• PROBLEM DESCRIPTION: Gather all lines from the material that contain the word "More".

#### PROVIDED MATERIAL

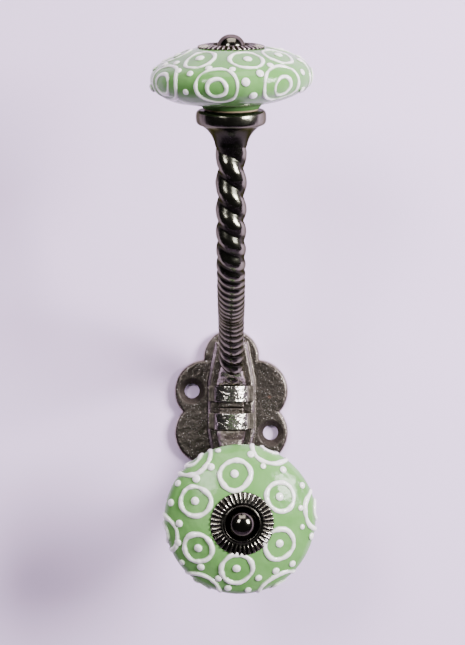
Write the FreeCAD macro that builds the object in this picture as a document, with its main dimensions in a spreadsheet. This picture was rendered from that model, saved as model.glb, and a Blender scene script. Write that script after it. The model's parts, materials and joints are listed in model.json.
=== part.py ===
import FreeCAD, Part
import math
import os

import Sketcher
from FreeCAD import Matrix, Placement, Rotation, Vector

# Double coat hook in cast metal with two ceramic knobs, in millimetres.
# The origin is at the middle of the plate's back face, where it meets the wall.
# +X is to the right, +Y goes into the wall, so the hook stands out along -Y, and +Z is up.

os.makedirs("parts", exist_ok=True)
doc = FreeCAD.newDocument("coat_hook")

# ---------------------------------------------------------------- driving dimensions

SIZES = {
    # back plate: six round lobes, with the raised middle ridge that the arms are riveted to
    "plate_thick": 3.0,
    "plate_rounding": 1.1,
    "end_lobe_radius": 8.2,
    "end_lobe_up": 16.1,
    "side_lobe_radius": 9.3,
    "side_lobe_out": 7.4,
    "side_lobe_up": 6.1,
    "screw_out": 11.6,
    "screw_up": 6.15,
    "screw_hole": 4.4,
    "screw_sink": 7.5,
    "sink_angle": 90.0,
    "ridge_wide": 13.8,
    "ridge_straight": 14.6,
    "ridge_tall": 38.0,
    "ridge_tip_wide": 9.2,
    "ridge_high": 2.0,
    "ridge_slope": 0.9,
    "root_up": 1.55,
    "rivet_up": 4.0,
    "rivet_hole": 3.0,
    "rivet_head": 5.0,
    # flat tongue and tapered shoulder at the root of each arm
    "tongue_wide": 7.2,
    "tongue_thick": 3.0,
    "tongue_long": 6.6,
    "shoulder_wide": 8.6,
    "shoulder_thick": 4.7,
    "shoulder_tall": 5.4,
    "shoulder_neck": 6.4,
    "shoulder_neck_thick": 8.2,
    # collars over the tongues
    "collar_tall": 4.6,
    "collar_wide": 10.0,
    "collar_side": 2.6,
    "collar_crown": 7.0,
    "flange_wide": 13.2,
    "flange_thick": 1.2,
    # round bar of both arms, over which the two-strand twist is cast
    "bar_radius": 3.8,
    "bar_into_seat": 1.0,
    # line of the upper arm, in the plane x = 0, with angles up from straight out of the wall
    "upper_start_out": 8.2,
    "upper_start_up": 11.1,
    "upper_start_angle": 48.0,
    "upper_flat_angle": 12.0,
    "upper_end_angle": 75.0,
    "upper_root_bend": 58.0,
    "upper_tip_bend": 32.0,
    "upper_straight": 28.3,
    # line of the lower arm, in a plane turned a little about the vertical
    "lower_start_out": 8.6,
    "lower_start_up": -9.0,
    "lower_start_angle": -66.5,
    "lower_end_angle": -2.5,
    "lower_bend": 26.6,
    "lower_straight": 7.9,
    "lower_yaw": 3.5,
    # round seat at the end of each arm
    "seat_radius": 8.85,
    "seat_thick": 3.8,
    "seat_rounding": 1.2,
    "flare_radius": 7.6,
    "flare_long": 5.0,
    "flare_hollow": 7.0,
    "neck_radius": 4.2,
    "bolt_bore": 2.05,
    "bolt_bore_deep": 10.5,
    # paper washer between the seat and the ceramic foot
    "washer_radius": 6.7,
    "washer_hole": 2.3,
    "washer_thick": 0.36,
    "clamp_gap": 0.02,
    # ceramic knob, with heights above the seat
    "foot_up": 0.4,
    "foot_radius": 7.2,
    "ankle_up": 1.1,
    "ankle_radius": 7.6,
    "ankle_hollow": 3.0,
    "underside_up": 2.0,
    "underside_radius": 9.6,
    "underside_curve": 13.5,
    "equator_up": 8.0,
    "knob_radius": 20.0,
    "rim_curve": 3.9,
    "rim_low_angle": 60.0,
    "rim_high_angle": 56.0,
    "top_curve": 27.0,
    "crown_up": 15.2,
    "crown_radius": 8.6,
    "recess_up": 14.4,
    "recess_radius": 4.8,
    "knob_bore": 2.5,
    # dished metal rosette under the head of the bolt
    "rosette_radius": 8.3,
    "rosette_hole": 2.2,
    "rosette_thick": 0.5,
    "rosette_centre": 3.9,
    "rosette_shoulder": 5.0,
    "rosette_shoulder_up": 15.5,
    # ball-headed bolt
    "head_radius": 3.6,
    "bolt_radius": 2.0,
    "bolt_reach": 8.0,
}

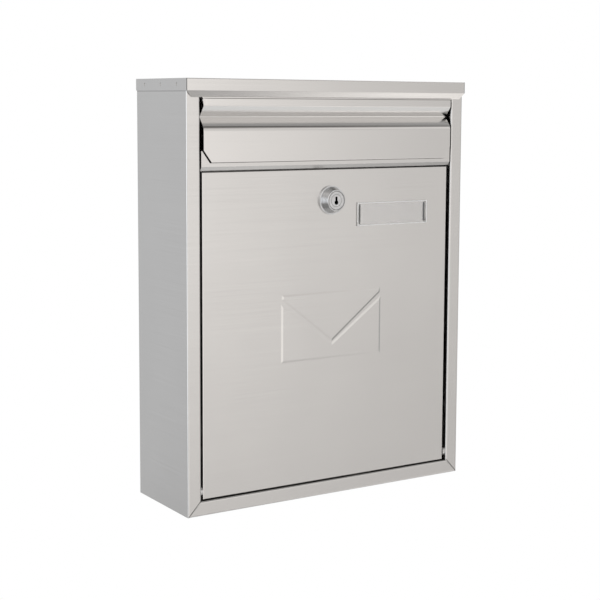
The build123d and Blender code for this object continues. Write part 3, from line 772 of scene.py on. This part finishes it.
KEY_PLACE = (-1.3, -1.5, 1.1)
KEY_TARGET_RISE = 0.1
KEY_SIZE = 1.8
KEY_POWER = 4.0


def key_lamp():
    """One large soft lamp from the upper left, aimed at the box."""
    data = bpy.data.lights.new("key_soft", "AREA")
    data.shape = "RECTANGLE"
    data.size = data.size_y = KEY_SIZE
    data.energy = KEY_POWER
    light = bpy.data.objects.new("key_soft", data)
    scene.collection.objects.link(light)
    light.location = KEY_PLACE
    target = Vector((0, FRONT / 2, FLOOR / 2 + KEY_TARGET_RISE))
    aimed = target - Vector(KEY_PLACE)
    light.rotation_euler = aimed.to_track_quat("-Z", "Y").to_euler()


key_lamp()


# ---- camera ------------------------------------------------------------------------------------
VIEW_SIZE = 600.0
FOCAL_LENGTH = 1381.7
SENSOR = 36.0
CAMERA_PLACE = (-0.57962, -0.95806, 0.16162)
CAMERA_AZIMUTH = 33.150
CAMERA_DOWN = 6.319
CAMERA_ROLL = 0.370
SHIFT_X = -0.0417
SHIFT_Y = -0.075
CLIP_START = 0.01
CLIP_END = 50.0

camera_data = bpy.data.cameras.new("camera")
camera_data.sensor_width = SENSOR
camera_data.lens = SENSOR * FOCAL_LENGTH / VIEW_SIZE
camera_data.shift_x = SHIFT_X
camera_data.shift_y = SHIFT_Y
camera_data.clip_start = CLIP_START
camera_data.clip_end = CLIP_END
camera = bpy.data.objects.new("camera", camera_data)
scene.collection.objects.link(camera)
azimuth = math.radians(CAMERA_AZIMUTH)
down = math.radians(CAMERA_DOWN)
ahead = Vector((math.sin(azimuth) * math.cos(down), math.cos(azimuth) * math.cos(down),
                -math.sin(down)))
level_right = Vector((math.cos(azimuth), -math.sin(azimuth), 0))
level_up = level_right.cross(ahead)
roll = math.radians(CAMERA_ROLL)
right = math.cos(roll) * level_right + math.sin(roll) * level_up
up = -math.sin(roll) * level_right + math.cos(roll) * level_up
turn = Matrix((right, up, -ahead)).transposed()
camera.matrix_world = Matrix.Translation(CAMERA_PLACE) @ turn.to_4x4()
scene.camera = camera
scene.view_settings.view_transform = "Standard"
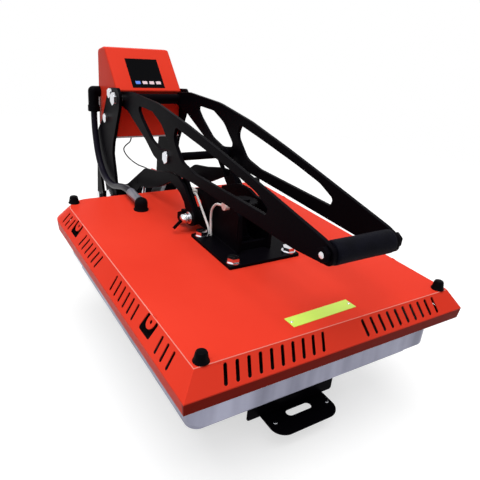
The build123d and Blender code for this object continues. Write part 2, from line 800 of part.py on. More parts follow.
# Electromagnet on its stand, under the keeper
magnet_top = keeper_low_z - running_gap
magnet_low = magnet_top - magnet_height
magnet = bar_z(0, magnet_y, magnet_radius, magnet_low, magnet_top)
coil_ring = bar_z(0, magnet_y, magnet_radius - 5, magnet_top - 1, magnet_top + 1)
coil_ring = coil_ring - bar_z(0, magnet_y, magnet_radius - 14, magnet_top - 2, magnet_top + 2)
magnet = magnet - coil_ring
keep("electromagnet", magnet)
stand_half = 16.0
stand_sheet = 4.0
stand = block((-stand_half, stand_half), (magnet_y - stand_half, magnet_y + 10), (base_top_z, magnet_low))
stand = stand - block(
    (stand_sheet - stand_half, stand_half - stand_sheet),
    (magnet_y - stand_half - 1, magnet_y + 10 - stand_sheet),
    (base_top_z + stand_sheet, magnet_low - stand_sheet),
)

# Gas springs: a cylinder hinged on the base and a rod hooked on the arms' cross tube
spring_foot = (spring_foot_y, base_top_z + spring_foot_up)
foot_y, foot_z = spring_foot
spring_line = Vector(0, cross_y - foot_y, cross_z - foot_z)
spring_length = spring_line.length
spring_frame = Plane(origin=(spring_x, foot_y, foot_z), x_dir=(1, 0, 0), z_dir=spring_line)
neck = 14.0
rod_from = 48.0
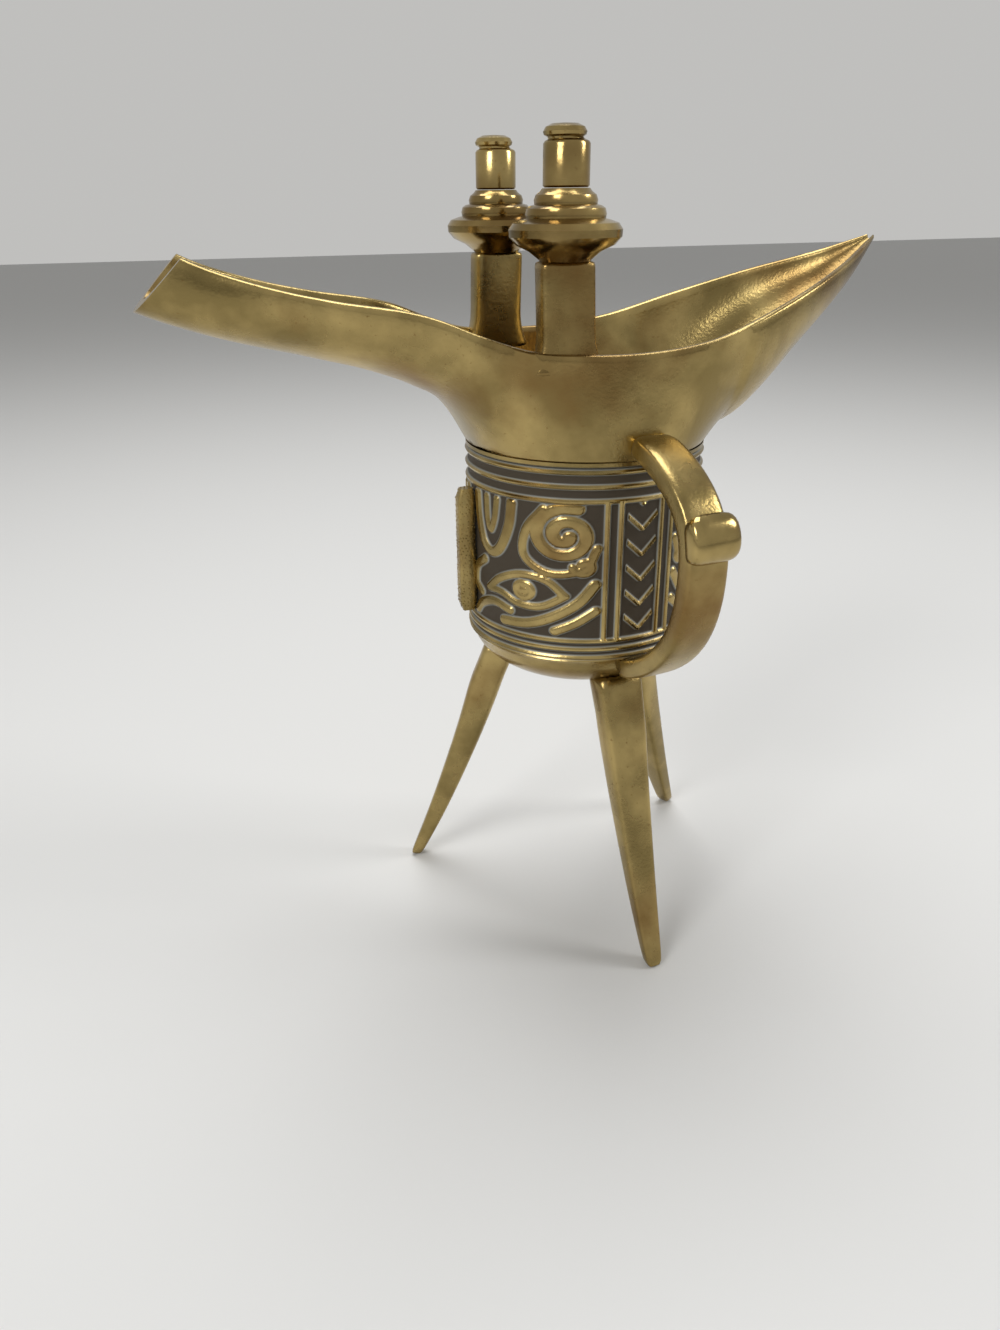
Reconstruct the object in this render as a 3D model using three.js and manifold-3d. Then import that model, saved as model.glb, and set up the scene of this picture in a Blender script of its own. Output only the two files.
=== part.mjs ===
// A cast brass jue, a three-legged wine vessel with an open spout and a pointed tail.
// Millimetres, +Z up. The spout points to -X, the tail to +X and the handle to -Y.
import * as THREE from 'three';
import { mergeVertices } from 'three/addons/utils/BufferGeometryUtils.js';
import Module from 'manifold-3d';

const wasm = await Module();
wasm.setup();

// Driving dimensions
const seamGap = 0.3;          // left between two pieces that touch
const wall = 2.0;             // cast wall of the cup and the mouth
const footRadius = 40.5;      // cup axis to the middle of a foot
const bowlBottom = 57;        // lowest point of the bowl
const bandBottom = 68;        // where the bowl turns into the ornamented band
const bandRadius = 24.6;      // outside of the band
const neckHeight = 108.7;     // where the cup ends and the mouth begins
const neckRadius = 24.6;
const borderHeight = 0.6;     // how far a border line stands out of the band
const spoutReach = 85;        // cup axis to the tip of the spout
const tailReach = 65;         // cup axis to the tip of the tail
const rimHeight = 127.8;      // lowest point of the rim, beside the posts
const mouthHalfWidth = 25.2;  // half the mouth's width, rim to rim
const spoutHalfWidth = 8.8;   // half the spout's width at its open end
const spoutRise = 15.5;       // how far the spout's rim climbs
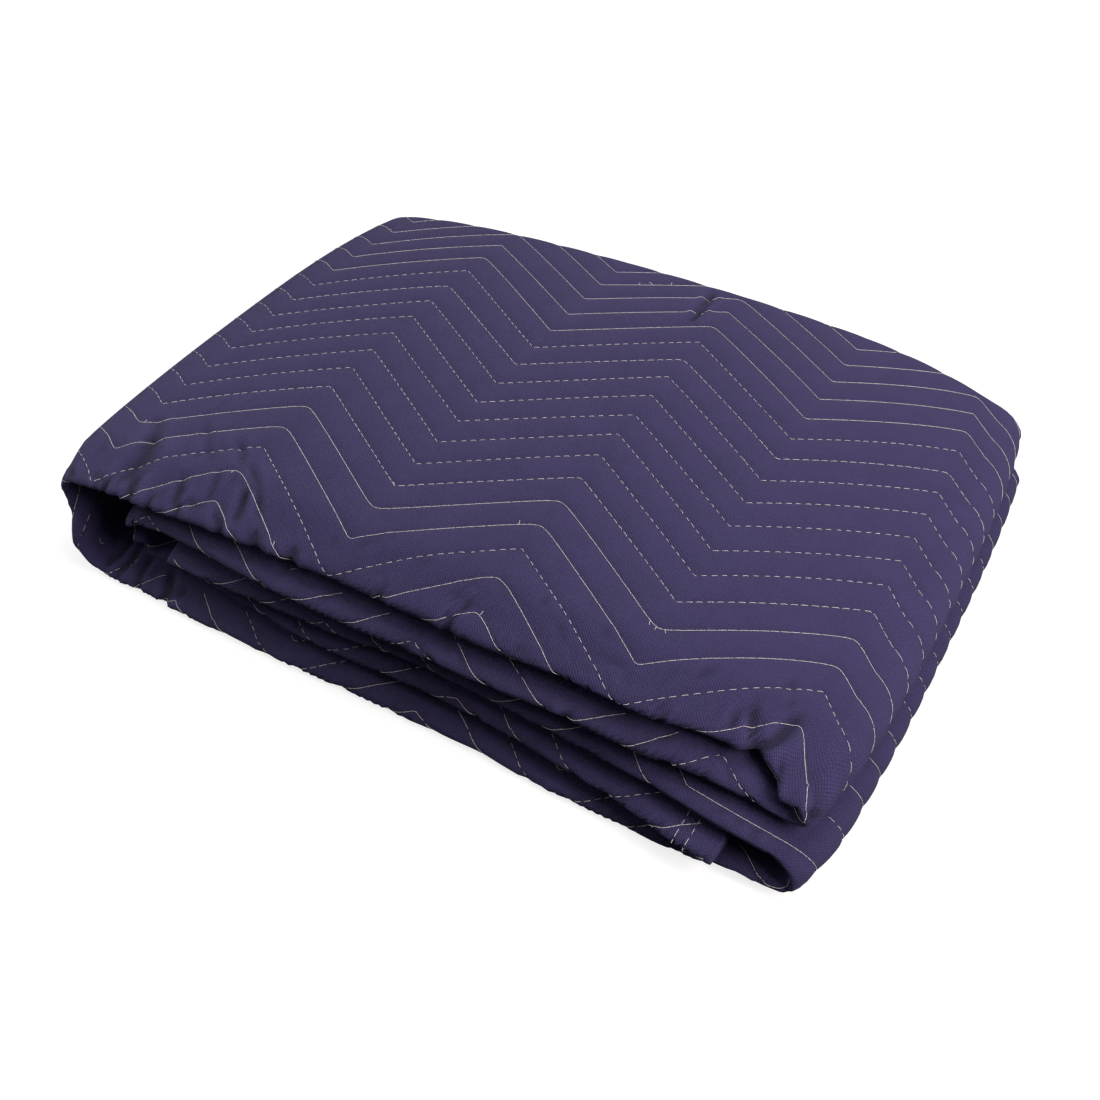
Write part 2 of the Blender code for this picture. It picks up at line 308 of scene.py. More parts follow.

########

• TASK SOLUTION:
The build123d and Blender code for this object continues. Write part 2, from line 800 of part.py on. More parts follow.
Write part 2 of the Blender code for this picture. It picks up at line 308 of scene.py. More parts follow.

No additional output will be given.